- Born: 1948 (age 77–78)
- Education: University of Madras IIT Madras Bangalore University
- Scientific career
- Fields: Physics
- Workplaces: National Centre for Radio Astrophysics; Raman Research Institute;
- Doctoral advisor: S. Ramaseshan
- Doctoral students: S. Bharadwaj

= Rajaram Nityananda =

Indian physicist (born 1948)

Rajaram Nityananda (born 1948) is an Indian physicist who works on solid-state physics, liquid crystals, astronomical optics, image processing, and gravitational dynamics. He currently works as a professor at Azim Premji University Bengaluru. He was formerly the director of the National Centre for Radio Astrophysics and also Tata Institute of Fundamental Research (TIFR) Centre for Interdisciplinary Sciences in Hyderabad. He served on the physical sciences jury for the Infosys Prize from 2015 to 2017. He also serves as an associate editor of the Journal of Astrophysics & Astronomy, published by the Indian Academy of Sciences.

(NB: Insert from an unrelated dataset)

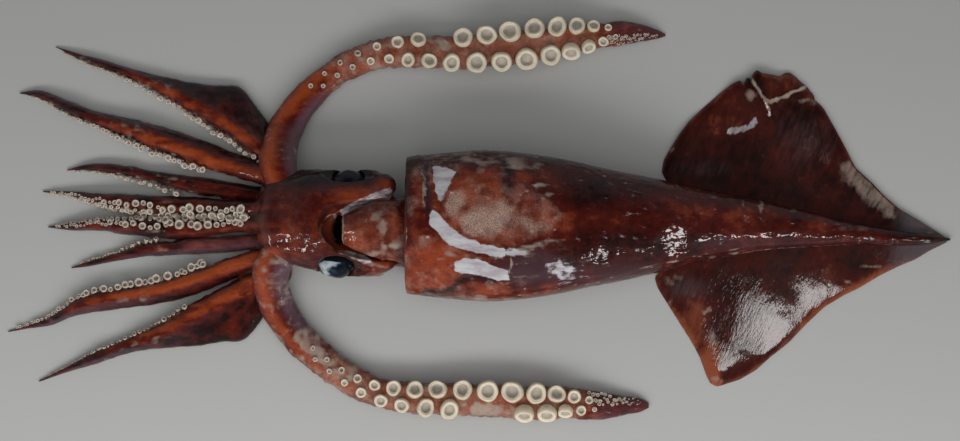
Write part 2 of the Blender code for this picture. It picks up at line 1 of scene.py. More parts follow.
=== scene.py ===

He also serves as the chief editor for Resonance Journal for Science Education published by the Indian Academy of Sciences. He is also the chairman of the board of directors of the National Institute of Technology, Tiruchirappalli, and Chennai Mathematical Institute. He is currently serving as a faculty member at the Indian Institute of Science Education and Research, Pune. Previously he worked at the Raman Research Institute from 1975 to 2000.